[Entries from a dataset]
━━━
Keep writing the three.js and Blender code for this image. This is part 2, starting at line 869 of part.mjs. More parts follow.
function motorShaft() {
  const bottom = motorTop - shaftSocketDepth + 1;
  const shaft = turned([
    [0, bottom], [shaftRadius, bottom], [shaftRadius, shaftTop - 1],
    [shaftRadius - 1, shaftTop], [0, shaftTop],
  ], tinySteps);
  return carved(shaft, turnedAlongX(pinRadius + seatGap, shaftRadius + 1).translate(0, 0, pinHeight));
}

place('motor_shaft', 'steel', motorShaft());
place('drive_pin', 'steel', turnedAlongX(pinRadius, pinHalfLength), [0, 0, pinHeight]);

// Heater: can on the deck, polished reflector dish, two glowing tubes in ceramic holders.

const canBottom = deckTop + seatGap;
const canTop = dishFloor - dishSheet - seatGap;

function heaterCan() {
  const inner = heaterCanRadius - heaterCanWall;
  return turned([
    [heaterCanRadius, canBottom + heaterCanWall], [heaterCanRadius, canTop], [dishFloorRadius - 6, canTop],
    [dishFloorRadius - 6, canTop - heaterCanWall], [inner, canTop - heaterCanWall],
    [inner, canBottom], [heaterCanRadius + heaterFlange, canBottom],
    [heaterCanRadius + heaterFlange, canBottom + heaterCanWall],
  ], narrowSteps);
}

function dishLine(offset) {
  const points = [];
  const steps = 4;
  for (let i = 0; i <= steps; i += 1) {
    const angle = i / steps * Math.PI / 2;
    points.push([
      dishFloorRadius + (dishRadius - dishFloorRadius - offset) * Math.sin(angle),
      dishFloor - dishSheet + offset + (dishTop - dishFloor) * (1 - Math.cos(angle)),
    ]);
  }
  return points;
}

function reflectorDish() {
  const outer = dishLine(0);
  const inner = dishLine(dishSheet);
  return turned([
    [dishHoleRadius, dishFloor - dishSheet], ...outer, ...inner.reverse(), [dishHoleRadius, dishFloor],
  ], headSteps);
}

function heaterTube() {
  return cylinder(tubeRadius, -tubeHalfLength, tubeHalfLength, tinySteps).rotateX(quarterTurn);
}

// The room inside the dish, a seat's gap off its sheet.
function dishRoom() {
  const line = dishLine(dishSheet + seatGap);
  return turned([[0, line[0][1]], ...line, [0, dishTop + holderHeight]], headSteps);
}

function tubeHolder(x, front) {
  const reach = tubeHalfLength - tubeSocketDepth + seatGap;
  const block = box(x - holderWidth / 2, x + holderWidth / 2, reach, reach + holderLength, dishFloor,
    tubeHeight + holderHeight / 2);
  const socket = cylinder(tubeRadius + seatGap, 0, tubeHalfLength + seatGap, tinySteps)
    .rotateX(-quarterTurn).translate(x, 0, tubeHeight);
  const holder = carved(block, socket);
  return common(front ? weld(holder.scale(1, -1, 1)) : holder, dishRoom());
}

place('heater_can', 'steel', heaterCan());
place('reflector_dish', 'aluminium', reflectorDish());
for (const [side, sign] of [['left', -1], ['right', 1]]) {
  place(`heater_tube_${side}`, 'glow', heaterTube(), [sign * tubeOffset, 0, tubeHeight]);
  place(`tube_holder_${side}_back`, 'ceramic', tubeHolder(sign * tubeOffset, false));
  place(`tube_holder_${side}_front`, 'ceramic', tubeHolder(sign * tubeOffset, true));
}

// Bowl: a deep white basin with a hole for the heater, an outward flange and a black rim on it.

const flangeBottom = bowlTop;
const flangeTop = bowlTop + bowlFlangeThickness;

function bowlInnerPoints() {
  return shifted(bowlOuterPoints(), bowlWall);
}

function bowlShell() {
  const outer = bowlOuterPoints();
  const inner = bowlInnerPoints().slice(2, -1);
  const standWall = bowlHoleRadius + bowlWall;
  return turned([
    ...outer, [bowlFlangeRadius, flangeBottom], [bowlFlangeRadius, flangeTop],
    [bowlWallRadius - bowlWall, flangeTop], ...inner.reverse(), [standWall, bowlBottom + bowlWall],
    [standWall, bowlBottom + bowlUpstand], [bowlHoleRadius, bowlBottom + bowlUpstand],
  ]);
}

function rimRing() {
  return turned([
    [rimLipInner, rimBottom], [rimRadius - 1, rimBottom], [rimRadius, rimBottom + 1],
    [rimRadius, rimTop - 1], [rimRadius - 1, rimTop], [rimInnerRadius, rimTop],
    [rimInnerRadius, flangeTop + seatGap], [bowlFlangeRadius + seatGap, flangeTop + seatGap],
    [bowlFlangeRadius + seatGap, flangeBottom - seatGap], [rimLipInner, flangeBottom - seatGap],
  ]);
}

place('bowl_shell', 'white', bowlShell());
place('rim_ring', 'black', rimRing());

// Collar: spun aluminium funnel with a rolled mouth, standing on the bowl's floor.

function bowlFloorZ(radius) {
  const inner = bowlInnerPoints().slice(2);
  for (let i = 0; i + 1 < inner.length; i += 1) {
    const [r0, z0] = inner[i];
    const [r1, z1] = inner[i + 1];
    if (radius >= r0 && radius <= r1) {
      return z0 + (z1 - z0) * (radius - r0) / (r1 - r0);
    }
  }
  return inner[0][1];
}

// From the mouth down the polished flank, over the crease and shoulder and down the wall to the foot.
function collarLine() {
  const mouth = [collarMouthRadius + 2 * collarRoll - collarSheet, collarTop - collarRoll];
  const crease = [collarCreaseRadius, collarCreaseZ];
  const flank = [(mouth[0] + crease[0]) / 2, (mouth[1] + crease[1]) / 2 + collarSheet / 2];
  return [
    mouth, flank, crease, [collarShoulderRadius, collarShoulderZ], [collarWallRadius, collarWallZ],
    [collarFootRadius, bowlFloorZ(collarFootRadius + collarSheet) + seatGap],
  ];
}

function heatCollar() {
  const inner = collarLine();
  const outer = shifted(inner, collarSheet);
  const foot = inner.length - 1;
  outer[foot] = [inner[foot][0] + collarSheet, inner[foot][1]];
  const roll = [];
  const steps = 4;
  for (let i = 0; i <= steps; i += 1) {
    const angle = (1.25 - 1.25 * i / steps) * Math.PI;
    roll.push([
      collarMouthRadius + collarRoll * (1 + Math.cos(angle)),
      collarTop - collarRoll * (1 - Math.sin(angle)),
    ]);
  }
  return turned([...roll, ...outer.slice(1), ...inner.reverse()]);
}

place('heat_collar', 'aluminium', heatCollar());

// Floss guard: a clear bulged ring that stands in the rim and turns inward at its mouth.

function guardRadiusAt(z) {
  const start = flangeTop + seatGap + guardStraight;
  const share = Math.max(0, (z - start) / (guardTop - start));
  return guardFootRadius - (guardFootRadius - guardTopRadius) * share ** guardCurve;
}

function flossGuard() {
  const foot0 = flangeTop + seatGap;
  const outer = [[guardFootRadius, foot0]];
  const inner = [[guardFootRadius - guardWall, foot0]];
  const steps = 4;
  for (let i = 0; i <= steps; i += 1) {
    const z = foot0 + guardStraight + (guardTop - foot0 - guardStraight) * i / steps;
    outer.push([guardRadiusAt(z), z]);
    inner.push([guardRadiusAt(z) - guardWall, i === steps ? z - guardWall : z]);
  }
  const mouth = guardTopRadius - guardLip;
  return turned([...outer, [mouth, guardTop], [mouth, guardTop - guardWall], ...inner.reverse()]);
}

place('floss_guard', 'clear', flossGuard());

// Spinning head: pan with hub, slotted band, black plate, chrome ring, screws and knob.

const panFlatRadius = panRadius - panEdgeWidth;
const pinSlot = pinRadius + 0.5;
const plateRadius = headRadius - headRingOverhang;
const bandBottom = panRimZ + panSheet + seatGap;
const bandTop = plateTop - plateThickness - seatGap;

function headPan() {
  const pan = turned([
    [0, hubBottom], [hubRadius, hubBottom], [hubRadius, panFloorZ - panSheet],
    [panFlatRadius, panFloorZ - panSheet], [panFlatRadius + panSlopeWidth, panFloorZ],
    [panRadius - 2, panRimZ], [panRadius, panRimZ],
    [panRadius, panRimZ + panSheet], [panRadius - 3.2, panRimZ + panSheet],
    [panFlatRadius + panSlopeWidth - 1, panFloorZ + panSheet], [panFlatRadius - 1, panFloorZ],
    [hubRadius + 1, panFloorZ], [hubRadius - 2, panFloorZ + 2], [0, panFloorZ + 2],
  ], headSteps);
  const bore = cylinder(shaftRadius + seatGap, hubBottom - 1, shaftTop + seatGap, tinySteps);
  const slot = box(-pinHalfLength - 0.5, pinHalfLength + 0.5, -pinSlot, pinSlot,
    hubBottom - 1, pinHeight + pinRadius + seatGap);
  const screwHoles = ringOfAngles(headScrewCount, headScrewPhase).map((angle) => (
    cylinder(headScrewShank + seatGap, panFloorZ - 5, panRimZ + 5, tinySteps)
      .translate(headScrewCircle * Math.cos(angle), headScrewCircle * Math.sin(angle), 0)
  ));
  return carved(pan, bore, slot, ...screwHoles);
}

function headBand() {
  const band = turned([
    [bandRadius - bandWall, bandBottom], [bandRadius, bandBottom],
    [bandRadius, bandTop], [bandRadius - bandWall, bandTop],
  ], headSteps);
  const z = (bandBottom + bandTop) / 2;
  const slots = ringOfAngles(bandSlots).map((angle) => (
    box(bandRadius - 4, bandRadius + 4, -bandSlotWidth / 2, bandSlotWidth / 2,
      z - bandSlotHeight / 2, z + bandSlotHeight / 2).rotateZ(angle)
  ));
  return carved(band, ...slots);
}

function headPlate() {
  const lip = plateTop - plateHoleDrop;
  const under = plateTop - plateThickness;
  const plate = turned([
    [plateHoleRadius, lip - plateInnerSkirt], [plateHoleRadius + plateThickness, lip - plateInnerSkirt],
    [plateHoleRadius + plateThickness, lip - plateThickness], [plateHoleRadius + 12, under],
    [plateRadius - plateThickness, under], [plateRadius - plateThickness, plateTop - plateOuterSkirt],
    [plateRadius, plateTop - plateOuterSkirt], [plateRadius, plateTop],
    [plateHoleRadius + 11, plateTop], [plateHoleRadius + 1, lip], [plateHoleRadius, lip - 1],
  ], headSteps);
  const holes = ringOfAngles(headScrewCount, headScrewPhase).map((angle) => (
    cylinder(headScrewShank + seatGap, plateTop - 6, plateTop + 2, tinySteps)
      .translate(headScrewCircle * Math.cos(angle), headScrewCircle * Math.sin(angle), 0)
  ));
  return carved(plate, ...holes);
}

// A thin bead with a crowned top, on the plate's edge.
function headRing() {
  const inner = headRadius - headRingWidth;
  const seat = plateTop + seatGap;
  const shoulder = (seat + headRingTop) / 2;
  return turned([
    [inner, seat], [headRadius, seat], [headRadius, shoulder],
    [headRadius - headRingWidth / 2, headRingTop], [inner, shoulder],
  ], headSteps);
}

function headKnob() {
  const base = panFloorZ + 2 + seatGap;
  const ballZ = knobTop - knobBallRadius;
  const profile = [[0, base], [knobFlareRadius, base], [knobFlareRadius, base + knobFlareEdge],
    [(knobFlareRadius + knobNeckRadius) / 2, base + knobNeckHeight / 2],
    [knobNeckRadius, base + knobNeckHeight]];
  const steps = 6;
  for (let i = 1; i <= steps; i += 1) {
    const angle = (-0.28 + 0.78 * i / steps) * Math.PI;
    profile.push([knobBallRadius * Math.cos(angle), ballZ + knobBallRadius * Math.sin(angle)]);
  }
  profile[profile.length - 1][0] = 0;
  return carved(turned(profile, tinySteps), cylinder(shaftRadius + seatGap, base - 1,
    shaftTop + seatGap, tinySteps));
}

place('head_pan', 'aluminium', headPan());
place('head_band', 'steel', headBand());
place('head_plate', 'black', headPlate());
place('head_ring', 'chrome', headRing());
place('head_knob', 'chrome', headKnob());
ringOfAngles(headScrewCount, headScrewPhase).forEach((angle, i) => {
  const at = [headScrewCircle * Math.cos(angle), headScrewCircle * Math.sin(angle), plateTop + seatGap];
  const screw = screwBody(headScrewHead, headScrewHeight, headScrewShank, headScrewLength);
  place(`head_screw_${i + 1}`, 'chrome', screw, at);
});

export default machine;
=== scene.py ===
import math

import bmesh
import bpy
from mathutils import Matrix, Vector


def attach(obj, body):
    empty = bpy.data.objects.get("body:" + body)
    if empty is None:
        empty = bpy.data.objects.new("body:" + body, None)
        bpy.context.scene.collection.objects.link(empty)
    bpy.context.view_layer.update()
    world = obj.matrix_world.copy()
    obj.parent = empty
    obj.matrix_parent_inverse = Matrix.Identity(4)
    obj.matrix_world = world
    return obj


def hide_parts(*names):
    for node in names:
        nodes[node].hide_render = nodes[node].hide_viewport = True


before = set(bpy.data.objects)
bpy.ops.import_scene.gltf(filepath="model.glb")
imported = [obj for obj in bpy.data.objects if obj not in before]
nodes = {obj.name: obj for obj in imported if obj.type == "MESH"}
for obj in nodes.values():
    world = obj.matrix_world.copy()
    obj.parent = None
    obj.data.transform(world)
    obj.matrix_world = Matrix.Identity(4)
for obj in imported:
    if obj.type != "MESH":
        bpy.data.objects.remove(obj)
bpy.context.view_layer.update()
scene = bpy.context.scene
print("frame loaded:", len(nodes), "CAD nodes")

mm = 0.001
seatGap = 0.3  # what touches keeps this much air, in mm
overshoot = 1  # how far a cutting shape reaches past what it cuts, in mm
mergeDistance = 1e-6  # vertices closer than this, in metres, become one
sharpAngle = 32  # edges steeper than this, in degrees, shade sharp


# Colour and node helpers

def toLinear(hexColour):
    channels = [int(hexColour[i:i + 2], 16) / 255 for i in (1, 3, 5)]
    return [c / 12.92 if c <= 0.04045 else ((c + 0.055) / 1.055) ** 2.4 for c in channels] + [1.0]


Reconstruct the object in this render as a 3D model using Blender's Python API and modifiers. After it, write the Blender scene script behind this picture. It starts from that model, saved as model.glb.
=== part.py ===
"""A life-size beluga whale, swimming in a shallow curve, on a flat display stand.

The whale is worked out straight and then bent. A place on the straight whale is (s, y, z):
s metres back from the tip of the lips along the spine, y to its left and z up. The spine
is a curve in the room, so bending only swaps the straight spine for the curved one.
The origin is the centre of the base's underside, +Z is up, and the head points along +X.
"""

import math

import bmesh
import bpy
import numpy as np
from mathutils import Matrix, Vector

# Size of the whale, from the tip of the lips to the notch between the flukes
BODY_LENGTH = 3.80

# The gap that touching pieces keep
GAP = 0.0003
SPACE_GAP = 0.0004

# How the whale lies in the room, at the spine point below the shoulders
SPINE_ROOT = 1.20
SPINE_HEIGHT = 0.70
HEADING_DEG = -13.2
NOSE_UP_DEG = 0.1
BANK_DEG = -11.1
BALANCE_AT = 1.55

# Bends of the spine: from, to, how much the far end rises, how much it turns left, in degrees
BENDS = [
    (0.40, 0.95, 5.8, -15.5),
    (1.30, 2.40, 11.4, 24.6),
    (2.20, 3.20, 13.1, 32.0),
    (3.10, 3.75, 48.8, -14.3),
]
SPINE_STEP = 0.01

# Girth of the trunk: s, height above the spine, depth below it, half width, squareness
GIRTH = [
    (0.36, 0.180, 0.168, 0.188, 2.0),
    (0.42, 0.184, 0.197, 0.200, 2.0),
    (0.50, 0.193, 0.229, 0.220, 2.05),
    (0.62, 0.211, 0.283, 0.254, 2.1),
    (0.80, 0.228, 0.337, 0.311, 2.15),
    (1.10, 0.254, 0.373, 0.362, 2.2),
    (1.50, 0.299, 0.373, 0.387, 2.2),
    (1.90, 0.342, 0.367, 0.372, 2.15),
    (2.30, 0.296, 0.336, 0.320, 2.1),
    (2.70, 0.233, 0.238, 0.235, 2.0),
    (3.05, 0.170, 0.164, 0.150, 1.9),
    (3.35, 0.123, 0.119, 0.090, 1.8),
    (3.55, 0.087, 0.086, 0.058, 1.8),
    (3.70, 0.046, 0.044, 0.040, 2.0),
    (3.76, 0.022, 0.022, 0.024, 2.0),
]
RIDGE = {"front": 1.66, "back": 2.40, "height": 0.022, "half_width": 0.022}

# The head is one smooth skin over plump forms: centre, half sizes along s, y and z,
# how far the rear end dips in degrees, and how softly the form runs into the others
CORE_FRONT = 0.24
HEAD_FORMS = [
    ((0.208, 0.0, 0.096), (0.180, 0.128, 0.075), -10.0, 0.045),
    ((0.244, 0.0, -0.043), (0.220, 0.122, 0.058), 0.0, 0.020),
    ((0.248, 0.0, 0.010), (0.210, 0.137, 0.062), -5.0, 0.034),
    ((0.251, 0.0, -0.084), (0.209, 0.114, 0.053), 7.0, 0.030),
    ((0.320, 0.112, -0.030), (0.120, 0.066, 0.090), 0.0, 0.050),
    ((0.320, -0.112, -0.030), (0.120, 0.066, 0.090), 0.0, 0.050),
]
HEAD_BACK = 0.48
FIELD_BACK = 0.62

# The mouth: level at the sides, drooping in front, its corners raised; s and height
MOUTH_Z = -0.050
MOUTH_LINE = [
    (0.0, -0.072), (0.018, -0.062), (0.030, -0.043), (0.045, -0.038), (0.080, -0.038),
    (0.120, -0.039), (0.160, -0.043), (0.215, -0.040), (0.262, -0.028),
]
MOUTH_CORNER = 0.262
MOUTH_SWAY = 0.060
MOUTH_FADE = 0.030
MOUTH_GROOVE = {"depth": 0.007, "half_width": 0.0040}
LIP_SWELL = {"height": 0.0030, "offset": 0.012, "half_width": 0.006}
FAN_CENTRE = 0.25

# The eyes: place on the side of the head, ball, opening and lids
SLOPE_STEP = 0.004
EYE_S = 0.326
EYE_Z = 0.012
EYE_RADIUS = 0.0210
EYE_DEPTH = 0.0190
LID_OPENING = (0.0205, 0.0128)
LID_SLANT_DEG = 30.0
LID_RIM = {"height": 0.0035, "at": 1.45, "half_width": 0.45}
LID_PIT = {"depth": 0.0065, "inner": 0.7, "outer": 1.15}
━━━
**WRITTEN TASK:** Output nothing except the lines from the line with "place('head_pan', 'aluminium', headPan());" through the line with "for node in", copied exactly, end lines included.

**WORKED SOLUTION:**
place('head_pan', 'aluminium', headPan());
place('head_band', 'steel', headBand());
place('head_plate', 'black', headPlate());
place('head_ring', 'chrome', headRing());
place('head_knob', 'chrome', headKnob());
ringOfAngles(headScrewCount, headScrewPhase).forEach((angle, i) => {
  const at = [headScrewCircle * Math.cos(angle), headScrewCircle * Math.sin(angle), plateTop + seatGap];
  const screw = screwBody(headScrewHead, headScrewHeight, headScrewShank, headScrewLength);
  place(`head_screw_${i + 1}`, 'chrome', screw, at);
});

export default machine;
=== scene.py ===
import math

import bmesh
import bpy
from mathutils import Matrix, Vector


def attach(obj, body):
    empty = bpy.data.objects.get("body:" + body)
    if empty is None:
        empty = bpy.data.objects.new("body:" + body, None)
        bpy.context.scene.collection.objects.link(empty)
    bpy.context.view_layer.update()
    world = obj.matrix_world.copy()
    obj.parent = empty
    obj.matrix_parent_inverse = Matrix.Identity(4)
    obj.matrix_world = world
    return obj


def hide_parts(*names):
    for node in names:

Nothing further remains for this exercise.